Madame Tan was the Director of the ignition-coil factory that we had visited on our first trip to Changchun when we’d met the Mayor. She was a jolly round-faced woman in her late thirties.
Her ignition-coil factory was perfect for a first investment. The products were simple and Madame Tan thought that she only needed about two million dollars to push the factory into overdrive. She
had just landed big orders from the new German passenger-car line down the road, so the market seemed secure. She just needed our money to buy more equipment to meet the new demand. As we waded
through the figures and the weeks rolled on, the four huge iron chimneys at First Auto Works, with their spiky crowns on top, became a familiar sight on the horizon.

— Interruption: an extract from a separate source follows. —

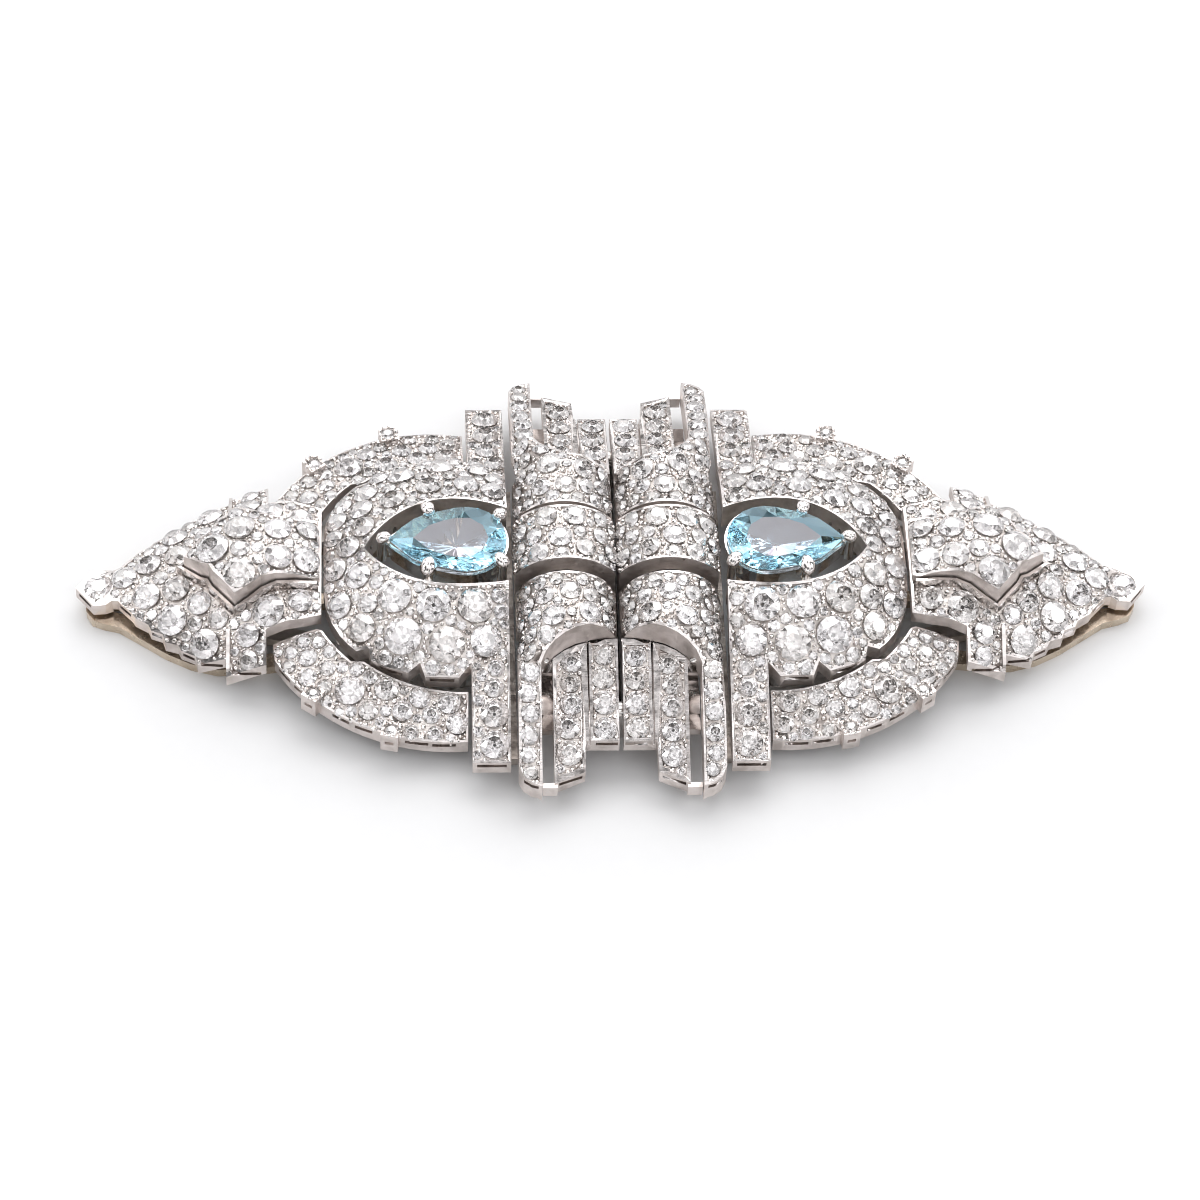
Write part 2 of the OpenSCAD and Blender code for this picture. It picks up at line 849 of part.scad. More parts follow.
brooch_fitting();
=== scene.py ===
# %% [markdown]
# # A pair of pave set dress clips
# Two clips lie face up, side by side, held together by a brooch fitting on their backs.
# Nearly all of their face is pave: small diamonds packed side by side in plates of white metal.
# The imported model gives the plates, collets, levers and fitting. This lesson drills the plates,
# sets every stone, raises the grains of metal between them, and gives each surface its finish.

import math

import bmesh
import bpy
import numpy as np
from mathutils import Matrix, Vector
from mathutils.bvhtree import BVHTree
from mathutils.kdtree import KDTree


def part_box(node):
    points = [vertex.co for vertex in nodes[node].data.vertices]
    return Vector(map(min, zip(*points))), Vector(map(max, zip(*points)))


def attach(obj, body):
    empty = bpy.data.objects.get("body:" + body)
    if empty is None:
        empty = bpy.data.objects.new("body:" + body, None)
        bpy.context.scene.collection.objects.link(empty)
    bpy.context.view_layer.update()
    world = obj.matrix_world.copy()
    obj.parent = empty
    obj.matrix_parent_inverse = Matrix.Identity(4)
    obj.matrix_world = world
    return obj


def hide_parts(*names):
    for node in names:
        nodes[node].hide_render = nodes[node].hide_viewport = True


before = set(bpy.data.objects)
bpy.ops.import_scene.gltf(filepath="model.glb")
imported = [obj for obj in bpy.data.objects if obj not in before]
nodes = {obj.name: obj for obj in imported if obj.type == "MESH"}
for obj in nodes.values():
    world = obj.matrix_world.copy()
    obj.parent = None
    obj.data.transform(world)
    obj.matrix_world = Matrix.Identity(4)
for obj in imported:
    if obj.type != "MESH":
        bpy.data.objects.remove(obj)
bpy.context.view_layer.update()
MM = 0.001
CLIPS = {"right": 1, "left": -1}

# %% [markdown]
# ## The camera
# The photograph was taken from the near side, well above the table, with a long lens.
# The camera's place is worked out from the angles of the brooch in it, and the lens from the
# focal length in the photograph's own pixels, so that the two pictures can be laid over each other.

# %% Camera at the photograph's angle
PHOTO_SIDE = 1200
FOCAL_PIXELS = 4538.5
SENSOR_WIDE = 36
LOOK_AT = Vector((-1.12, -2.66, 4.0)) * MM
DISTANCE = 313 * MM
HEIGHT_ANGLE = math.radians(53)
SIDE_ANGLE = math.radians(5.05)
ROLL = math.radians(-3.8)

side, rise = math.sin(SIDE_ANGLE), math.sin(HEIGHT_ANGLE)
ahead, level = math.cos(SIDE_ANGLE), math.cos(HEIGHT_ANGLE)
to_camera = Vector((-side * level, -ahead * level, rise))
flat_right = Vector((ahead, -side, 0))
flat_up = to_camera.cross(flat_right)
right = math.cos(ROLL) * flat_right - math.sin(ROLL) * flat_up
up = math.sin(ROLL) * flat_right + math.cos(ROLL) * flat_up

camera_data = bpy.data.cameras.new("camera")
camera_data.sensor_width = SENSOR_WIDE
camera_data.lens = SENSOR_WIDE * FOCAL_PIXELS / PHOTO_SIDE
camera_data.clip_start = 0.01
camera = bpy.data.objects.new("camera", camera_data)
turn = Matrix((right, up, to_camera)).transposed().to_4x4()
camera.matrix_world = Matrix.Translation(LOOK_AT + DISTANCE * to_camera) @ turn
bpy.context.scene.collection.objects.link(camera)
bpy.context.scene.camera = camera
print("camera at mm", [round(v / MM) for v in camera.location], "lens", round(camera_data.lens))

# %% [markdown]
# ## Light
# Diamonds and bright metal show what is round them, so the light is a white tent rather than one
# lamp. A broad soft box behind the brooch gives the shadow on the near side. The tent itself is
# the world's colour, white with narrow dark seams: without something dark to show, polished
# facets have no edges. How the tent hangs is chosen by its fold. With this one it is bright
# behind the brooch, which is the part of it that tables and flat rims mirror to the camera.

# %% Soft boxes and tent
def soft_box(name, place, size, power):
    data = bpy.data.lights.new(name, "AREA")
    data.shape = "RECTANGLE"
    data.size, data.size_y = size
    data.energy = power
    box = bpy.data.objects.new(name, data)
    box.location = place
    box.rotation_euler = (-Vector(place)).to_track_quat("-Z", "Y").to_euler()
    bpy.context.scene.collection.objects.link(box)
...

In those days, foreign investment in China was almost exclusively in the form of a ‘joint venture’ where both the Chinese and the foreign side had a share in the
business going forward. Generally, the foreign partner invested cash while the Chinese partner contributed the assets at the factory. Once the deal was struck, the contracts had to be approved by
the Government; without the red ‘chops’ from the ‘relevant department’ no foreign investment contract was valid in China. But the regulations were confusing; even Director
Jiang seemed vague about the details. It was just like at the university where many of the regulations were ‘internal,’ but this time it seemed as if the people on the inside
didn’t really understand the rules either. No one could tell us which documents were needed and which of the municipal committees and commissions had to give their chop before final approval.
There was a maze of confusing regulations requiring accountant’s certificates, tax registrations and valuation reports before the joint venture could be approved. Many government officials
didn’t have a clue how even to start working their way through the labyrinth and whenever we asked what to do, each one gave a different answer.